## Records for the exercise
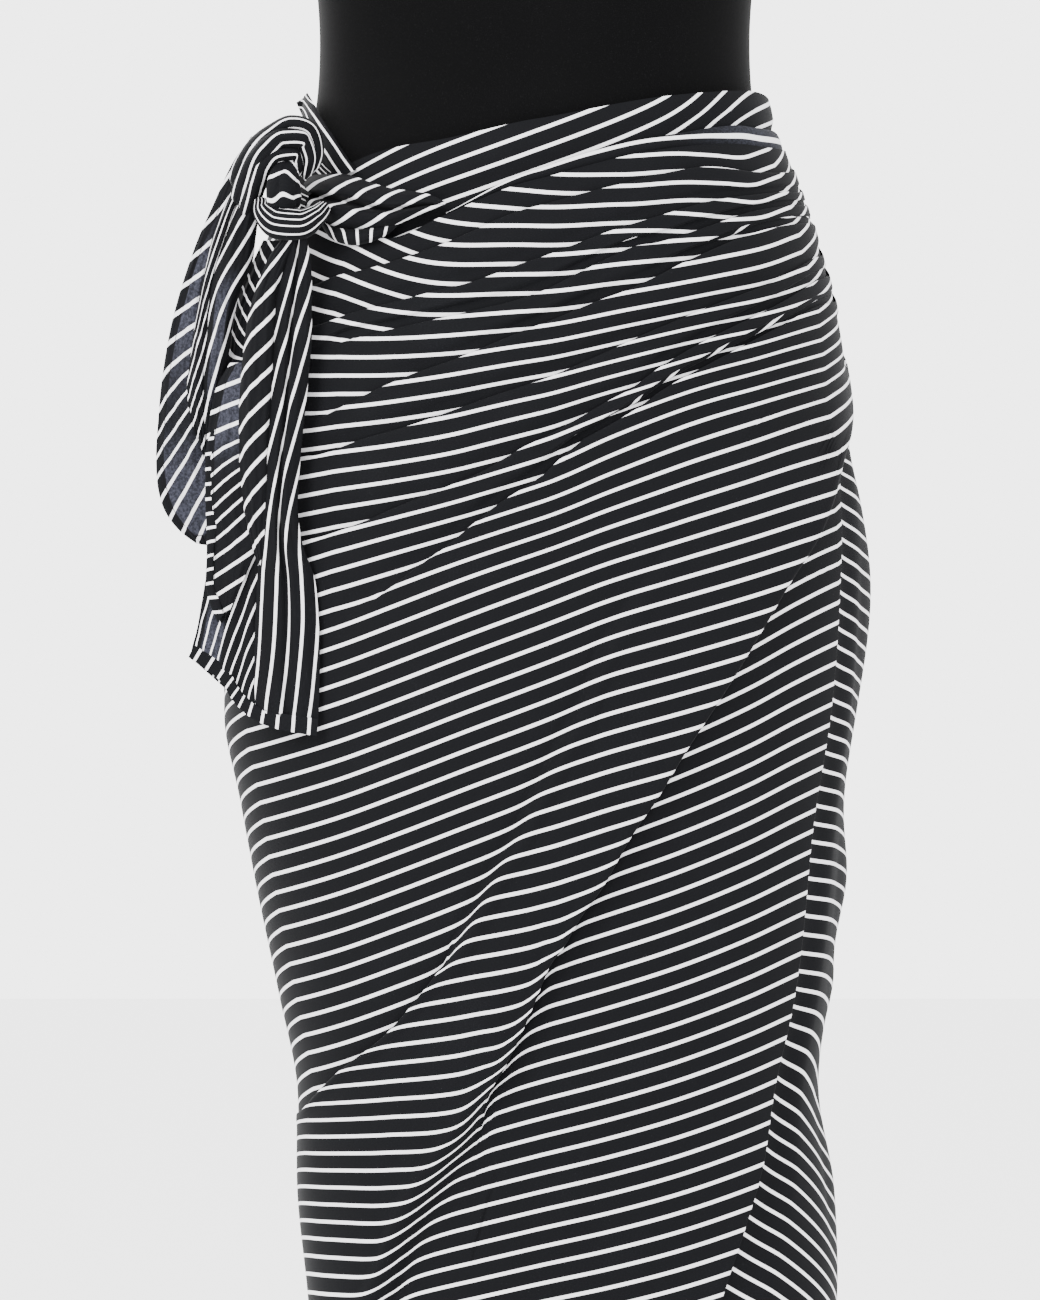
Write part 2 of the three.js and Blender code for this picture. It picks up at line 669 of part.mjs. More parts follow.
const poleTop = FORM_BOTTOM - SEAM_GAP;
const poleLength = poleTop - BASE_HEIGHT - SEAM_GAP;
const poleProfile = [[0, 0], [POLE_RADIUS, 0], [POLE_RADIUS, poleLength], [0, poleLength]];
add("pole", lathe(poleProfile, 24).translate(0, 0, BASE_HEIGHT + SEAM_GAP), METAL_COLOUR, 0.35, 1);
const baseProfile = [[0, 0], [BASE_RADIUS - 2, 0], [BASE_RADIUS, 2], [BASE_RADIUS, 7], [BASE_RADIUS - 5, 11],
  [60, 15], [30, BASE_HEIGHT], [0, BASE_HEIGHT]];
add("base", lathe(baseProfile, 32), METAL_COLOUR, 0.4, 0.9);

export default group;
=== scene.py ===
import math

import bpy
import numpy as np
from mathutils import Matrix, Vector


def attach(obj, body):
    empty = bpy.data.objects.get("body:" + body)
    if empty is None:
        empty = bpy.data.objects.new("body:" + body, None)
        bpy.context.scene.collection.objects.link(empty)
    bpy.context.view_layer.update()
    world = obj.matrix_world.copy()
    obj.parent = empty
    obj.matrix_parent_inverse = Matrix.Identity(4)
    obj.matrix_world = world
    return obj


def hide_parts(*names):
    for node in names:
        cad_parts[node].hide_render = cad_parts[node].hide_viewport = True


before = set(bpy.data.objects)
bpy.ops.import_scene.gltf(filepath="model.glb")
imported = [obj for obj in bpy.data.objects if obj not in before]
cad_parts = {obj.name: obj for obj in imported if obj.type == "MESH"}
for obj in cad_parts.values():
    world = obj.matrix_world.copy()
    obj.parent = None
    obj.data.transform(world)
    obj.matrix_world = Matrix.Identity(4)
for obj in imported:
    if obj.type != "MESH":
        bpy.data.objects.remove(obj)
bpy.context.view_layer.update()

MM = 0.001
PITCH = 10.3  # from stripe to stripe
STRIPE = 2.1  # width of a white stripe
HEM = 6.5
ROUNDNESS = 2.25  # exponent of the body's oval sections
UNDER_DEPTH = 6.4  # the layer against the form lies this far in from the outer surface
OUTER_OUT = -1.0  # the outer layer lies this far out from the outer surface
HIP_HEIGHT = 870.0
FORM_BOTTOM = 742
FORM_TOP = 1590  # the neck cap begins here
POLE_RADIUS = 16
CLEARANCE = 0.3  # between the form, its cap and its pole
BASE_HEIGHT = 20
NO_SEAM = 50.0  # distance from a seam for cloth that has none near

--

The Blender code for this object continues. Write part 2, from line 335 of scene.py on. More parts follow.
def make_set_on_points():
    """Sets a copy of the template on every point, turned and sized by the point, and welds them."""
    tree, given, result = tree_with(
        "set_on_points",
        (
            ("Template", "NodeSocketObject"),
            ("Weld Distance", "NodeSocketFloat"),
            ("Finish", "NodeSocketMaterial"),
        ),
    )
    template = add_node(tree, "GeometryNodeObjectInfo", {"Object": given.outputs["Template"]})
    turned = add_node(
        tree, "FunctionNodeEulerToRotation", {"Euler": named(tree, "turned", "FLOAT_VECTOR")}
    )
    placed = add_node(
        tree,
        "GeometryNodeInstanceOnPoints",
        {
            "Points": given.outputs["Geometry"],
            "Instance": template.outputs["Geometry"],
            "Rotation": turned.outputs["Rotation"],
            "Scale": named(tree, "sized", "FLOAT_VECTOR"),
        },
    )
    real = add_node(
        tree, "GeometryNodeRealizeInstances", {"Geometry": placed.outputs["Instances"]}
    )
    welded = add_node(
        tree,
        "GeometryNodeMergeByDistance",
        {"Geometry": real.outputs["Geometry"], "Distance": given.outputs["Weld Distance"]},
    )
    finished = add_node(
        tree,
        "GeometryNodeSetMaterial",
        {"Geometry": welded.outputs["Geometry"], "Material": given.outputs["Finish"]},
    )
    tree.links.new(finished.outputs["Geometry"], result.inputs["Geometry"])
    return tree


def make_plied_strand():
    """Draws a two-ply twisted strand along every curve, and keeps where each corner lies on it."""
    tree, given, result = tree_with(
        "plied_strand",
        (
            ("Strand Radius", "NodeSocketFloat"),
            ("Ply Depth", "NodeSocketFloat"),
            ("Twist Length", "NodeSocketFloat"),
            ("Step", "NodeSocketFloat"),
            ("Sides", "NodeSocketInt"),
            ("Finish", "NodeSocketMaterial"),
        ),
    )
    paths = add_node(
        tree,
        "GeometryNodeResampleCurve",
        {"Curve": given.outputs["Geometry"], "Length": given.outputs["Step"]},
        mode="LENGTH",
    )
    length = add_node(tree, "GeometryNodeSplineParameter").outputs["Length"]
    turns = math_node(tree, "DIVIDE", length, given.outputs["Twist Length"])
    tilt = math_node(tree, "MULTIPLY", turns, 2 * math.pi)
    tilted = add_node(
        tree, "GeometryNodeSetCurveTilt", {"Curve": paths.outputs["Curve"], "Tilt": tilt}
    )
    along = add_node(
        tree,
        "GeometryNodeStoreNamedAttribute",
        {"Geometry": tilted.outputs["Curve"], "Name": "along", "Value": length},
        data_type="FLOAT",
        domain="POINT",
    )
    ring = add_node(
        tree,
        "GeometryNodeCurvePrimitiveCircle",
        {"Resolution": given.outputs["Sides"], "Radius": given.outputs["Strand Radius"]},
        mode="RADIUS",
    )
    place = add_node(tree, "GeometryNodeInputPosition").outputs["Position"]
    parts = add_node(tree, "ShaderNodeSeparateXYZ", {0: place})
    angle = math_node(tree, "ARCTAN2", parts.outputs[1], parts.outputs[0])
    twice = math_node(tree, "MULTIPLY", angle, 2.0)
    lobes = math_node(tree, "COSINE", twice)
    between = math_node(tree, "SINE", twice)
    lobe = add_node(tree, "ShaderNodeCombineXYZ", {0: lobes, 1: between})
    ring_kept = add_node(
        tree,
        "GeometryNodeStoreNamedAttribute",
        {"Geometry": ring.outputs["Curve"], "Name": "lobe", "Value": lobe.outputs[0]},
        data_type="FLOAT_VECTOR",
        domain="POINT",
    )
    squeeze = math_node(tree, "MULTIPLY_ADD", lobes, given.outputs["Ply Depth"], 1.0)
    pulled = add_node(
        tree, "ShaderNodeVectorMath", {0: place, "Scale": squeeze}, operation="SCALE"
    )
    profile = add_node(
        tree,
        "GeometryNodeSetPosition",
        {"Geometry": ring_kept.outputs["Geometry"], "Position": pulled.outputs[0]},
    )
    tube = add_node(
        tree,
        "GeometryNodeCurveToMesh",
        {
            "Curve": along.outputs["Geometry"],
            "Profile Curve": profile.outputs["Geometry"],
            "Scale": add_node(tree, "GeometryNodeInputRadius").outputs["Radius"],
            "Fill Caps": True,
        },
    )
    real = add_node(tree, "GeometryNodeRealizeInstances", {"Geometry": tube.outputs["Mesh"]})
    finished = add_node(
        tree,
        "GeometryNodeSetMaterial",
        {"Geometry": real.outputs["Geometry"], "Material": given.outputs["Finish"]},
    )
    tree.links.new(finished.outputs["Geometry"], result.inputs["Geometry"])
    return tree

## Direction
Out of the data above, set down the lines from the one with "const baseProfile = [[0, 0], [BASE_RADIUS" to the one with "NO_SEAM = 50.0", both included, exactly as written and with no additions.

## Output
const baseProfile = [[0, 0], [BASE_RADIUS - 2, 0], [BASE_RADIUS, 2], [BASE_RADIUS, 7], [BASE_RADIUS - 5, 11],
  [60, 15], [30, BASE_HEIGHT], [0, BASE_HEIGHT]];
add("base", lathe(baseProfile, 32), METAL_COLOUR, 0.4, 0.9);

export default group;
=== scene.py ===
import math

import bpy
import numpy as np
from mathutils import Matrix, Vector


def attach(obj, body):
    empty = bpy.data.objects.get("body:" + body)
    if empty is None:
        empty = bpy.data.objects.new("body:" + body, None)
        bpy.context.scene.collection.objects.link(empty)
    bpy.context.view_layer.update()
    world = obj.matrix_world.copy()
    obj.parent = empty
    obj.matrix_parent_inverse = Matrix.Identity(4)
    obj.matrix_world = world
    return obj


def hide_parts(*names):
    for node in names:
        cad_parts[node].hide_render = cad_parts[node].hide_viewport = True


before = set(bpy.data.objects)
bpy.ops.import_scene.gltf(filepath="model.glb")
imported = [obj for obj in bpy.data.objects if obj not in before]
cad_parts = {obj.name: obj for obj in imported if obj.type == "MESH"}
for obj in cad_parts.values():
    world = obj.matrix_world.copy()
    obj.parent = None
    obj.data.transform(world)
    obj.matrix_world = Matrix.Identity(4)
for obj in imported:
    if obj.type != "MESH":
        bpy.data.objects.remove(obj)
bpy.context.view_layer.update()

MM = 0.001
PITCH = 10.3  # from stripe to stripe
STRIPE = 2.1  # width of a white stripe
HEM = 6.5
ROUNDNESS = 2.25  # exponent of the body's oval sections
UNDER_DEPTH = 6.4  # the layer against the form lies this far in from the outer surface
OUTER_OUT = -1.0  # the outer layer lies this far out from the outer surface
HIP_HEIGHT = 870.0
FORM_BOTTOM = 742
FORM_TOP = 1590  # the neck cap begins here
POLE_RADIUS = 16
CLEARANCE = 0.3  # between the form, its cap and its pole
BASE_HEIGHT = 20
NO_SEAM = 50.0  # distance from a seam for cloth that has none near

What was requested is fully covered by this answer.